The United States’ gold and bronze medalists pose with the Brazilian silver medalists after the final beach volleyball match in Athens. — Photo by Chris Hogg, djc Features
Also this year, officials shrunk the size of the athletes’ uniforms. Beach volleyball is a sport that trades itself on the combined image of athleticism and sex appeal, but this year’s Games have featured the sport like never before. For Athens, sexuality and athletic skill have become completely intertwined with pop culture, music and partying.
Organizers have even admitted to using sex appeal just as much as athletic ability to sell tickets and get a share of the estimated three billion viewers watching it on TV at home. And from what I’ve seen, it’s worked.

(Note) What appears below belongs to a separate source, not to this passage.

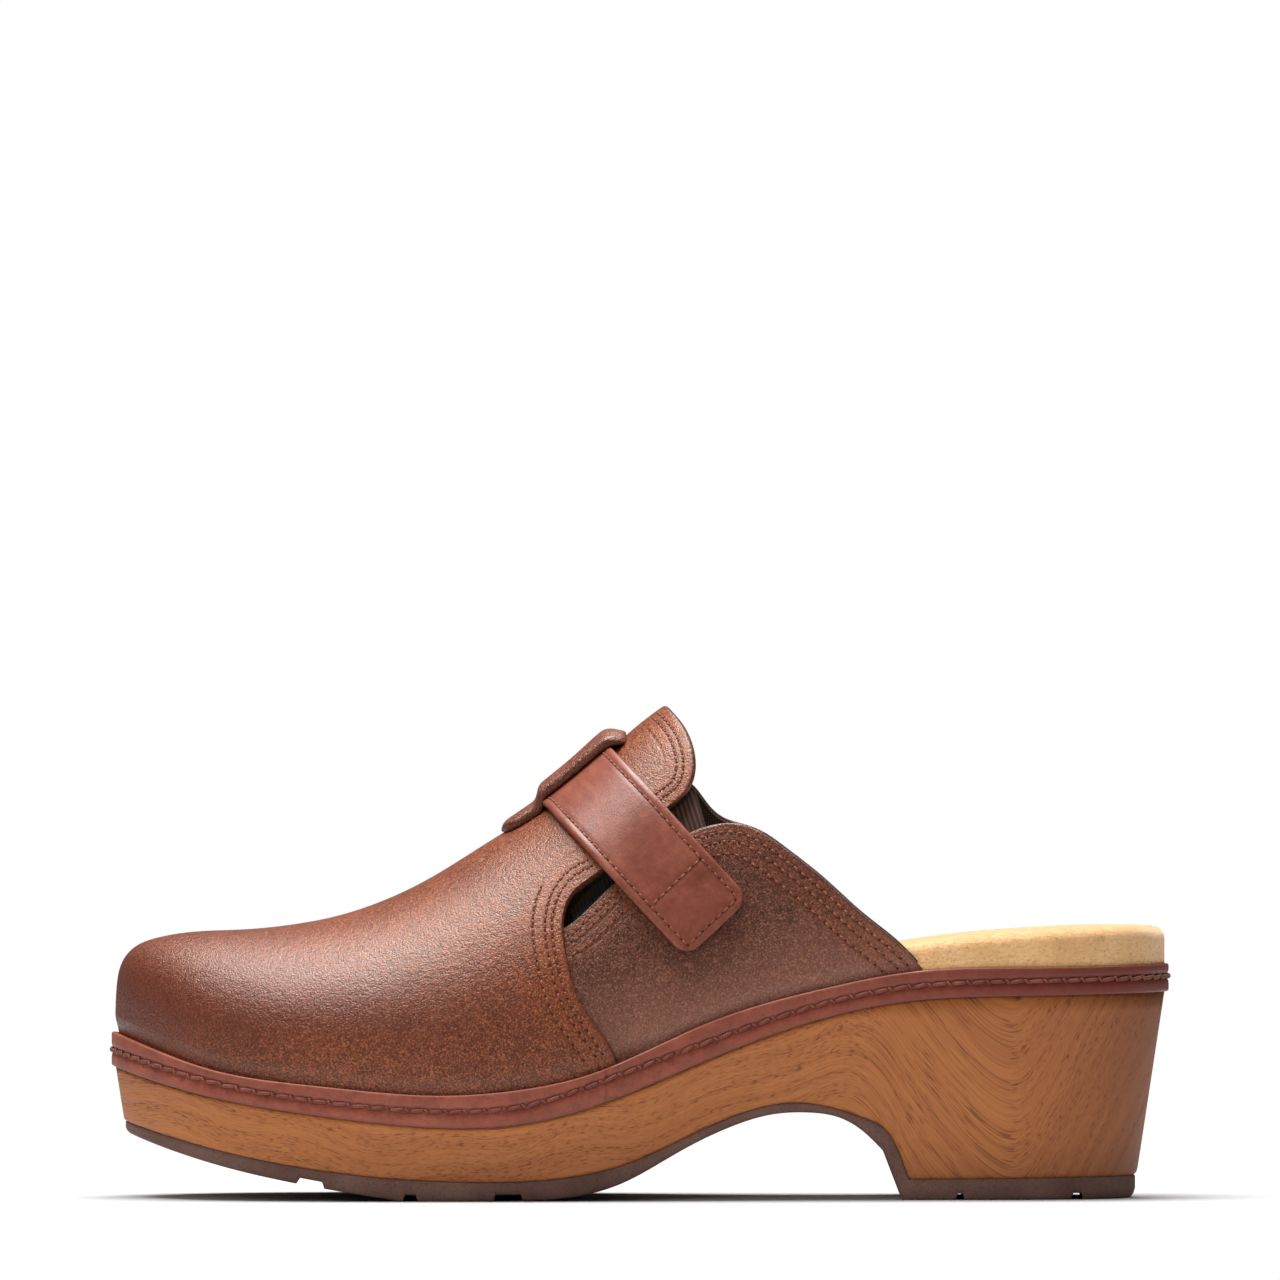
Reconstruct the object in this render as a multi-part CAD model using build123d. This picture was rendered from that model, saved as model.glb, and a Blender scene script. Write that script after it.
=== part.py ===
from build123d import *
import os
from functools import lru_cache
from math import cos, sin, tanh

# A left women's clog. +Z is up, the toe points to -X and the outer (lateral) side faces -Y.
# The origin is the middle of the footprint, on the floor. All sizes are millimetres.

LENGTH = 250.6
HALF_LENGTH = LENGTH / 2
TALL = 150.0
WIDE = 60.0
PLAN_POINTS = 44
LAYER_GAP = 0.1

# Sole unit
WOOD_INSET = 1.0
FLOOR_INSET_FRONT = 3.0
FLOOR_INSET_BACK = 7.6
WOOD_HEAD_Z = 56.0
OUTSOLE_STEP = 0.3
WOOD_TOP_DROP = 3.0
GROOVE_DEPTH = 1.6
TREAD_GROOVES = [(-77.5, 6.0), (-54.0, 3.0), (-31.0, 6.4), (75.5, 1.4), (103.2, 2.4)]

# Rand
RAND_THICKNESS = 1.6
GROOVE_WIDTH = 1.5
THREAD_GROOVE = 0.6
STITCH_INSET = 0.05
STITCH_PITCH = 4.7
STITCH_LENGTH = 3.4
STITCH_RADIUS = 0.5

# Upper: depths are measured inwards from the vamp's outer face
UPPER_INSET = RAND_THICKNESS + LAYER_GAP
LEATHER = 1.6
LINING = 0.9
PUFF_OUTER = LEATHER + LAYER_GAP
PUFF_INNER = 2.4
VAMP_LINING_OUTER = 2.5
QUARTER_OUTER = LEATHER + LAYER_GAP
QUARTER_INNER = QUARTER_OUTER + LEATHER
QUARTER_LINING_OUTER = QUARTER_INNER + LAYER_GAP
QUARTER_LINING_INNER = QUARTER_LINING_OUTER + LINING
GORE_OUTER = QUARTER_LINING_OUTER
GORE_INNER = GORE_OUTER + 0.8
OVERLAP = QUARTER_OUTER
SEAT_GAP = 0.7
REBATE_INSET = UPPER_INSET + LEATHER + SEAT_GAP
POCKET_INSET = REBATE_INSET + OVERLAP
POCKET_FRONT = -30.0
POCKET_BACK = 30.0
RELIEF = OVERLAP - 0.5
RELIEF_START = 2.0
RELIEF_RUN = 24.0
MARGIN_CLEARANCE = 0.3
LINING_CLEARANCE = 0.3

# Shape of the upper's cross-sections
UPPER_BACK = 76.0
SECTIONS = 26
SECTION_GRADING = 1.8
SECTION_ANGLES = [0.25, 0.55, 0.85, 1.15, 1.4]
FULLNESS_MEAN = 2.15
FULLNESS_SWING = 0.25
FULLNESS_X = -50.0
FULLNESS_RUN = 30.0
WALL_RISE = 4.0
MARGIN_DROP = 12.0
RIDGE_Y = 3.0
RIDGE_DRIFT = 0.01

# Insole and footbed
BOARD_THICKNESS = 2.0
BOARD_GAP = 0.1
COVER_THICKNESS = 1.2
FOOTBED_INSET = 6.4
HEEL_BED_INSET = 1.75
BED_STEP = 68.0

# Strap: negative depths lie outside the vamp's outer face
STRAP_OUTER = -2.3
STRAP_INNER = -0.95
BACKING_OUTER = -0.9
BACKING_INNER = -0.4
BACKING_MARGIN = 0.5
HOOK_INNER = 0.3
HOOK_OUTER = -0.35
LOOP_OUTER = 0.7
LOOP_INNER = 1.65
PAD_MARGIN = 3.0
PAD_LENGTH = 20.0
SPLIT_Y = -10.5
SPLIT_GAP = 0.5
STRAP_END_RADIUS = 5.5

# Keeper: a loop of leather along the instep, with the strap running through it
KEEPER_START = (-23.0, 92.2)
INSTEP_ANGLE = 43.5
KEEPER_FOOT = -13.0
KEEPER_CHANNEL_START = -0.4
KEEPER_CHANNEL_END = 21.6
KEEPER_END = 24.0
KEEPER_INNER = -2.6
KEEPER_OUTER = -4.6
FOOT_OUTER = -2.3
FOOT_INNER = -0.1
KEEPER_HALF_WIDTH = 9.5
KEEPER_Y = 3.0

# Plan of the rand's outer edge, starting at the heel and going forward along the lateral side.
PLAN = [
    (HALF_LENGTH, 0),
    (117.5, -21),
    (101, -31.5),
    (66, -35),
    (28, -36.5),
    (-6, -43),
    (-42, -47.5),
    (-76, -45),
    (-101, -35.5),
    (-118, -18),
    (-HALF_LENGTH, 3),
    (-119, 22),
    (-104, 37),
    (-78, 46.5),
    (-48, 47.5),
    (-10, 39.5),
    (28, 31.5),
    (66, 32),
    (101, 30.5),
    (117.5, 20.5),
]

# Side view curves, each a list of (x, z).
RAND_TOP = [(-140, 44), (-125.4, 39.2), (-102.4, 31.2), (-75, 27.1), (-47.5, 25), (-29, 26.2),
            (-10.6, 30.3), (15.3, 41.6), (46.1, 50.6), (61.5, 53.6), (92, 54.9), (140, 55.8)]
RAND_BOTTOM = [(-140, 36.5), (-125.4, 31.2), (-102.5, 24.6), (-74.1, 19.9), (-45.6, 17.3), (-24.3, 18.7),
               (-3, 25.1), (15.3, 32.8), (30.7, 38.8), (46.1, 43.6), (60.5, 46.5), (89.5, 48.1), (140, 49.2)]
STITCH_LINE = [(-140, 39.5), (-123.5, 34.4), (-99.1, 27.5), (-74.6, 23.4), (-46.6, 21.2), (-26.6, 22.6),
               (-7, 28.9), (15.3, 37.2), (46.1, 47.1), (61, 50), (91, 51.6), (140, 52.9)]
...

Beach volleyball has become one of the most popular sports of the Olympic Games, and like it or not, it is most probably because the women wear bikinis and the men wear muscle-baring tank tops.
In an interview last week, USA beach volleyball gold medalist Kerri Walsh said, “If people think we’re sexy because we wear this, let them come out, think we’re sexy and enjoy that part of it, and then see that we’re also pretty dynamic athletes as well.”
Other events I have seen have been exciting, but not nearly to the same extent as an Olympic beach volleyball match. The thrills at other events are sporadic and climatic, whereas beach volleyball is ongoing fun.
The crowd watches on as the USA women’s beach volleyball team takes gold in the final match against Brazil. — Photo by Chris Hogg, djc Features

If we can learn anything from the Summer Games in Athens, it’s that merging sport with lifestyle will sell tickets and get people up out of their seats. If there is going to be any changes in other sports between now and the 2008 Games in Beijing, I would suggest dropping the hard-line formalities and try to have some fun.
If other sports could adopt an energetic, lively and new age attitude like that of beach volleyball, perhaps the world would have more to celebrate.